The nilometer was so important, it likely played a role both in ancient priesthood and in politics, since it was both a spiritual and practical device. It is likely that only priests and leaders were actually allowed access to the device. The device was so effective that some nilometers in Egypt were used all the way until the construction of the Aswan Dam, which rendered the use of the nilometer obsolete.
Names of ancient Egyptians with corresponding numbers can still be made out in the limestone. These people likely contributed funds to the construction of the device.
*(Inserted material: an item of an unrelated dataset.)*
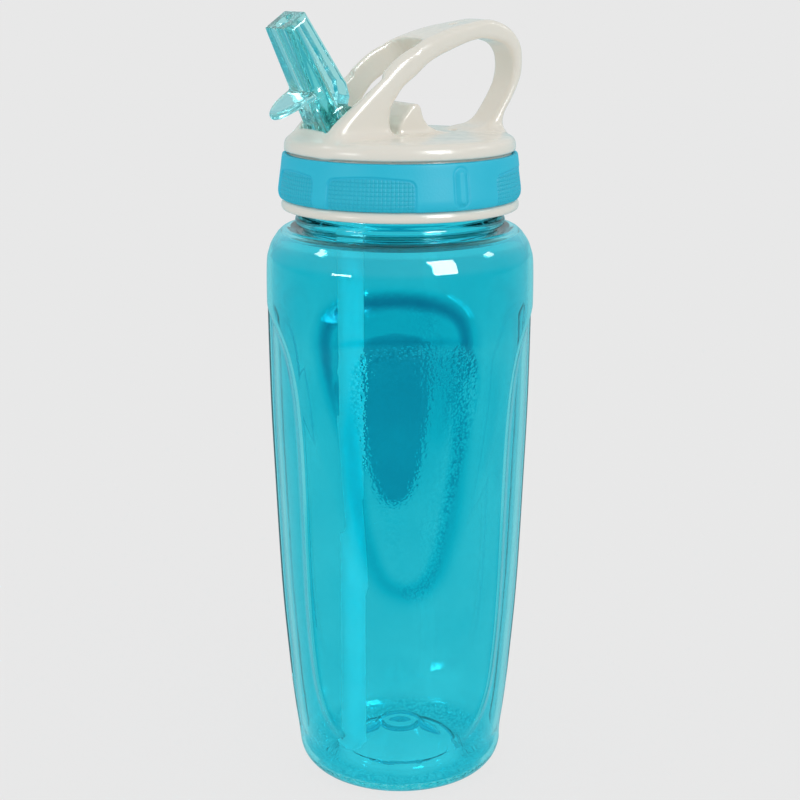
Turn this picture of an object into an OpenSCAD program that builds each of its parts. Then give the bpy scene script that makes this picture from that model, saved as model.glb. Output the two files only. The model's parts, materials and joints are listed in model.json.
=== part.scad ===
// Sports bottle with a screw lid, a carry loop and a flip-up spout over a straw.
// Origin on the bottle's axis at its base, +Z up. The spout is on the -X side.

/* [Bottle] */
// Largest radius, at the shoulder
shoulder_r = 42.3; // [41:0.1:43]
// Wall thickness of the moulded bottle
bottle_wall = 1.6; // [1.2:0.1:2]
// Height of the mouth's rim
rim_z = 203; // [202:0.5:204]
// Outer radius of the neck
neck_r = 30.5; // [30:0.1:31]
// Depth of the two flat recesses on the sides
side_depth = 1.4; // [1:0.1:2]
// Depth of the two thumb recesses
thumb_depth = 3.5; // [2.5:0.1:4]

/* [Lid] */
// Rise of the screw thread in one turn
thread_pitch = 4; // [3.5:0.1:4.5]
// Inner radius of the threaded skirt
skirt_r = 33.3; // [33.1:0.1:33.6]
// Top of the lid's flat rear ledge
ledge_z = 211; // [210.5:0.1:212]
// Half of the slot's width between the loop's two legs
slot_half = 9.6; // [9.5:0.1:10]

/* [Spout] */
// Forward lean of the open spout, in degrees
spout_lean = 27.9; // [25:0.1:30]
// Radius of the spout's round hub
hub_r = 6; // [5.8:0.1:6.1]
// Radius of the drinking bore
bore_r = 2.5; // [2:0.1:2.8]
// Radius of the spout's two pivot pins
pin_r = 2; // [1.5:0.1:2.5]

/* [Straw] */
// Outer radius of the straw
straw_r = 4.1; // [3.9:0.1:4.1]
// Wall thickness of the straw
straw_wall = 1.25; // [1:0.05:1.3]
// Height of the straw's lower end
straw_z = 8.6; // [8.5:0.1:12]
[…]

The city of Mendes which used to lie at the excavation site may have already been declining by the fourth century BCE. The rise of another city, Thmuis, located half a kilometer south of ancient Mendes, likely arose to accommodate the changing course of the Nile. (In ancient Egypt the Nile had seven branches. Today it has only three.) The discovery of the ancient nilometer confirms the location of the channel of the Nile along the western side of Thmuis.
The Nile is still shifting even today. The largest city in the region is now El Mansoura. Thmuis still exists, but it is now just a small village. The Nile still provides water to locals. Workmen digging the foundation of a water pump initially discovered the nilometer.
Ancient customs associated with the river still persist as well. Now and again young women can be seen rolling down a hill towards the nilometer. The life-giving powers of the Nile remain strong in folklore. The custom is practiced by women hoping to get pregnant.
In recent years, the construction of a new huge dam by Ethiopia, the Grand Ethiopian Renaissance Dam, will further impact the water supply to Egypt and Sudan. Politicians in the region were so concerned by the dam construction that former Egyptian President Morsi threatened to blow it up before it was finished. Water is still sacred in the region, and only time will tell how water distribution plays out and continues to write history.
Despite the Nile’s shifting patterns, people in the region of the nilometer likely lived life uninterrupted for two millennia, making the nilometer quite an effective device for helping ancient people plan for difficult years.